China’s Bright Food loses its taste for Weetabix and sells it to the American Post Holdings: Where did it all go wrong?
It was announced yesterday that Chinese company Bright Food is to sell Weetabix to the American Post Holdings.
Bright Food acquired the British stalwart in 2012 with a view to introducing breakfast cereal to the lucrative Asian market, but recently put the brand up for sale when it became clear it had struggled to crack the Chinese market. So where did things go wrong?
When any brand launches in a new country, a thorough understanding of the consumer you’re trying to sell to is absolutely crucial. In the case of food or drink, if the product falls outside the usual eating habits of a country you may need to adapt to make any headway – think matcha-flavoured KitKats in Japan or McDonalds’ line of veggie burgers in India.
Elsewhere Weetabix has successfully adapted to how people shop, for example offering two-biscuit packs in Kenya where shopping tends to be little and often and 48 packs in Mexico where bulk buying is more common, but not how they actually eat. For those who remember the cereal’s ill-fated marketing ploy from earlier this year – which encouraged UK consumers to top Weetabix with ham, poached eggs and hollandaise sauce to create a ‘more nutritious’ eggs Benedict – this may not come as too much of a surprise.

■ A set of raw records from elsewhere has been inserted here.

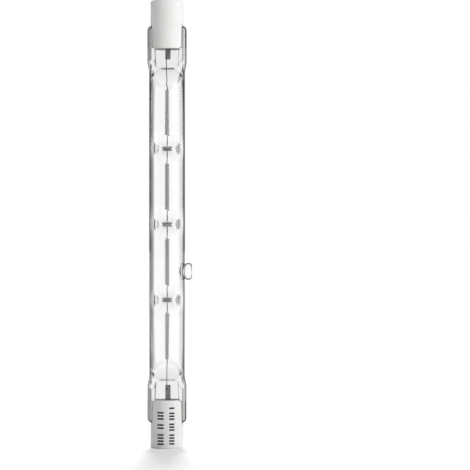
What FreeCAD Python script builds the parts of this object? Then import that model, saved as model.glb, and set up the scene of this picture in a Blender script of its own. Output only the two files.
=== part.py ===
import FreeCAD, Part
import math
import os

import Sketcher

Vector = FreeCAD.Vector

# A double-ended halogen lamp, upright on its lower cap. The origin is on the lamp's axis at the
# mouth of the lower contact recess, +Z runs along the lamp, X lies across the flat pinches and
# the sealed exhaust pip points along +X.

# Driving dimensions, in millimetres and degrees. Distances named reach, start or end are measured
# from the end of the pinch, unless the note says otherwise.
SIZES = [
    ("overall_length", 117.6, "over both ceramic caps"),
    ("cap_diameter", 8.66, "outside of a ceramic cap"),
    ("barrel_length", 6.2, "from the end of a cap to the floor of its slot"),
    ("jaw_length", 6.47, "from the slot floor to the tips of the jaws"),
    ("slot_width", 3.96, "at the slot floor"),
    ("slot_mouth_width", 4.5, "between the tips of the jaws"),
    ("jaw_corner_radius", 0.6, "rounded corners of the jaw tips, from the front"),
    ("cap_edge_bevel", 0.25, "broken rim at the end of a cap"),
    ("recess_diameter", 4.8, "bore that the holder's contact enters"),
    ("recess_depth", 1.7, "from the end of a cap to the face of its contact"),
    ("stem_hole_diameter", 2.2, "hole through the web of a cap"),
    ("contact_thickness", 0.9, "disc of a contact button"),
    ("contact_seat_diameter", 4.2, "step at the bottom of the recess that the disc lies in"),
    ("contact_clearance", 0.05, "all round the disc in its step"),
    ("stem_clearance", 0.1, "all round the stem in its hole"),
    ("weld_thickness", 0.4, "metal left at the closed end of the stem"),
    ("lead_diameter", 0.7, "outer lead wire"),
    ("lead_clearance", 0.05, "all round the lead in the stem"),
    ("lead_overlap", 2.0, "of the outer lead along the foil"),
    ("cement_bed", 0.4, "cement between the slot floor and the pinch"),
    ("cement_setback", 0.35, "of the cement below the jaw tips"),
    ("cement_inset", 0.15, "of the cement below the outside of the cap"),
    ("tube_diameter", 9.42, "outside of the quartz tube"),
    ("tube_wall", 1.0, "of the quartz tube"),
    ("pinch_width", 10.25, "over the two rails of a pinch"),
    ("pinch_corner_radius", 1.2, "corners of the pinch's end, from the front"),
    ("rail_thickness", 3.7, "of a pinch at its rails, front to back"),
    ("rail_edge_radius", 0.9, "long edges of the rails"),
    ("shoulder_start", 9.6, "reach where the rails begin to draw in to the tube"),
    ("shoulder_end", 11.4, "reach where they meet the tube"),
    ("neck_inset", 0.12, "of the drawn-in shoulder below the tube's side"),
    ("press_width", 8.56, "flat between the rails that the press leaves"),
    ("press_thickness", 2.5, "of the pinch between the rails and the window"),
    ("press_angle", 24.8, "slope of the pressed face up to the tube, from the axis"),
    ("press_reach", 16.2, "to the top of the pressed face"),
    ("window_width", 6.1, "thin plate around the foil"),
    ("window_thickness", 1.75, "of that plate"),
    ("window_reach", 10.92, "to the far edge of the plate"),
    ("window_slope", 30.0, "of its side walls, in degrees from square"),
    ("window_corner", 0.35, "bevel of its far corners"),
    ("bore_gap", 0.4, "glass between the window's edge and the closed end of the bore"),
    ("bore_end_thickness", 1.2, "of the flattened bore at its closed end"),
    ("bore_end_width", 3.2, "flat across the closed end of the bore"),
    ("bore_end_height", 2.4, "rounded part of the closed end, along the lamp"),
    ("bore_end_slope", 32.0, "of the flattened bore, from the axis"),
    ("support_shift", 0.17, "of an outer dimple past the middle of its link"),
    ("pit_nose_width", 2.6, "flat bottom of a dimple, across the lamp"),
    ("pit_nose_height", 0.3, "of that bottom, along the lamp"),
    ("pit_angle", 31.0, "slope of a dimple's four sides, from square to the lamp"),
    ("pit_web", 0.5, "glass left between the front and the back dimple"),
    ("pit_wall", 0.6, "glass round a dimple inside the bore"),
    ("pip_drop", 12.4, "of the exhaust pip below the middle of the lamp"),
    ("pip_diameter", 4.48, "widest part of the pip"),
    ("pip_neck_diameter", 3.7, "pip where it leaves the tube"),
    ("pip_height", 1.87, "of the pip above the tube's side"),
    ("pip_neck_height", 0.3, "of the neck above the tube's side"),
    ("pip_flare", 0.5, "length over which the neck widens"),
    ("pip_edge_bevel", 0.5, "melted edge of the pip's end"),
    ("pip_bore_diameter", 2.9, "closed exhaust hole under the pip"),
    ("pip_bore_height", 0.3, "of that hole above the tube's side"),
    ("wire_diameter", 0.2, "tungsten wire"),
    ("wire_clearance", 0.02, "round the wire where glass holds it"),
    ("coil_diameter", 1.2, "outside of a coil"),
    ("coil_pitch", 0.54, "of the coils"),
    ("coil_end_gap", 5.28, "from the closed end of the bore to the outer coil"),
    ("middle_link", 7.68, "straight wire between the two inner coils"),
    ("outer_link", 7.6, "straight wire between an inner and an outer coil"),
    ("coil_tail", 0.5, "bend from a coil's end to the axis"),
    ("leg_overlap", 1.5, "of the wire's end along the foil"),
    ("upper_leg_lean", -0.25, "of the upper leg at its foil, across the lamp"),
    ("lower_leg_lean", -0.05, "of the lower leg at its foil, across the lamp"),
    ("foil_width", 1.38, "molybdenum foil"),
    ("foil_thickness", 0.04, "of the foil"),
    ("foil_shift", 0.23, "of the foils to one side of the axis"),
    ("foil_start", 2.0, "reach of the foil's outer end"),
    ("upper_foil_reach", 8.76, "reach of the upper foil's inner end"),
    ("lower_foil_reach", 9.92, "reach of the lower foil's inner end"),
    ("weld_gap", 0.01, "between a foil and the wires welded to it"),
    ("cut_margin", 1.0, "that cutting solids run past what they cut"),
]

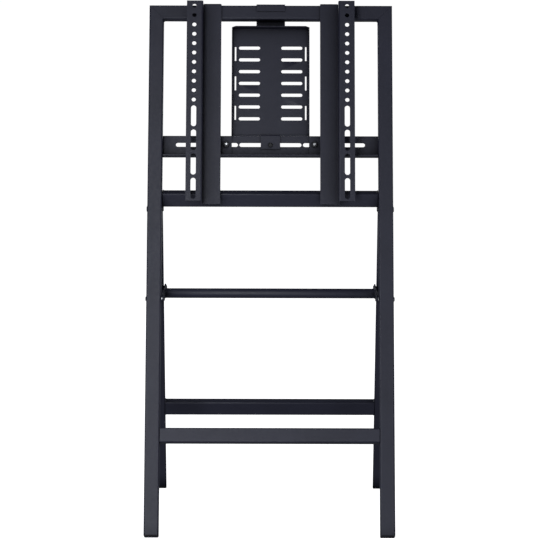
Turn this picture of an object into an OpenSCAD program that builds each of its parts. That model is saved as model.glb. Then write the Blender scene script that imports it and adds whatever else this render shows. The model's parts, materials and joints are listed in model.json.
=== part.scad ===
// Folding A-frame floor stand for a display, with two sliding arms and a hanging tray.
// The stand is open and stands on Z = 0. Its front faces -Y and X = 0 is its middle plane.
// "Left" and "right" are as seen from the front.

/* [Front frame] */
// Overall width of the front frame
frame_w = 500; // [470:5:560]
// Length of the front legs, measured along the leg
leg_len = 1100; // [1090:5:1130]
// Lean of the front frame, top towards the back, in degrees
front_lean = 21.5; // [19:0.5:24]
// Distance along the front leg from its foot to the main hinge
pivot_s = 669; // [655:1:672]
// Distance along the front leg to the middle of the lower crossbar
crossbar_s = 201.3; // [120:0.1:300]
// Distance along the front leg to the underside of the slotted angle
angle_s = 779.2; // [775:0.1:790]

/* [Tube] */
// Face width of the rectangular tube
tube_w = 30; // [28:1:32]
// Depth of the rectangular tube
tube_d = 20; // [19:1:22]
// Wall of the tube
tube_wall = 1.5; // [1.2:0.1:2]
// Outer corner radius of the tube
tube_r = 3; // [2.2:0.1:4]

/* [Rear frame] */
// Lean of the rear frame, foot towards the back, in degrees
rear_lean = 16.5; // [14:0.5:19]
// Distance of the rear leg's middle line behind the hinge
rear_offset = 22; // [21:0.5:26]
// Side clearance of the rear frame inside the front frame's inner faces
rear_side_gap = 0.6; // [0.3:0.1:1]
// Distance below the hinge of the middle of the rear frame's lower crossbar
rear_crossbar_t = 464; // [380:0.1:520]
// Height above the hinge of the middle of the rear frame's top crossbar
rear_top_w = 13.7; // [11:0.1:16]

/* [Feet] */
// Thickness of the plastic foot under the tube
foot_h = 5; // [3:0.5:8]
// Depth of the plug inside the tube
plug_len = 18; // [12:1:30]

/* [Brace] */
// Distance along the front leg to the brace pivot
brace_s = 482; // [470:1:500]
// Distance below the hinge of the stud that the brace hooks on
stud_t = 187; // [180:0.5:195]
// Width of the flat bar of the brace arms
brace_bar_w = 16; // [15:1:24]
// Thickness of the flat bar
brace_bar_t = 3; // [2.5:0.1:3.1]
// Diameter of the cross tube of the brace
brace_tube_d = 20; // [16:1:22]
// How far the brace lifts to lie along the front legs, in degrees
brace_lift = 68; // [60:1:68]

/* [Slotted angle] */
// Height of the web of the slotted angle
angle_h = 46.3; // [43:0.1:46.5]
// Sheet thickness of the slotted angle
angle_t = 2.5; // [2:0.1:3]
// Height of the slots
slot_h = 8.5; // [7:0.5:9]
// Height of the slots' middle line above the angle's underside
slot_up = 27.4; // [24:0.1:28]
// Length of each of the three slots
slot_len = 127; // [120:1:128]
// Web left between two slots
slot_bridge = 3; // [2:0.5:6]

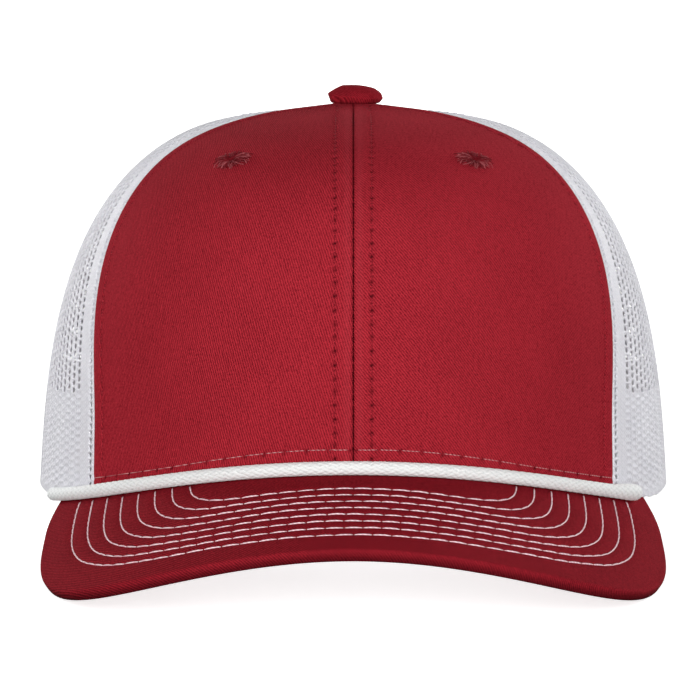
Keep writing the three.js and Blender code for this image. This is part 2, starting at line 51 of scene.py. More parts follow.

Toppings on Weetabix can be controversial (Source: Weetabix/Facebook)
Although Bright Food has successfully doubled sales of Weetabix in China its largest market by far is still the UK, where the wheat biscuits are something of a tradition. By contrast, what Weetabix came up against in China was a very different breakfast experience. Chinese people tend to favour hot, rice-based dishes for breakfast, and the brand didn’t manage to persuade enough of them that cold cereal was a better option.
The key when introducing an unfamiliar product is asking people to shift their behaviour only very slightly to make room in their diet. For Weetabix, that could have meant marketing its cereal as something which can also be consumed hot, and perhaps even suggesting savoury flavour combinations to make its consumption at breakfast less of a stretch for Chinese shoppers.
Given the size of the challenge, there is even an argument that Weetabix should have developed an entirely new product for the Chinese market. Perhaps a rice-based option – similar to Oatibix, the brand’s oat-based line – could have presented an innovative solution.
So what can other brands learn from Weetabix’s foray into China? One lesson is clear: understanding your consumer’s needs and how they interact with established patterns of behaviour, then being willing to adapt both your product and your marketing strategy accordingly, is vital to success.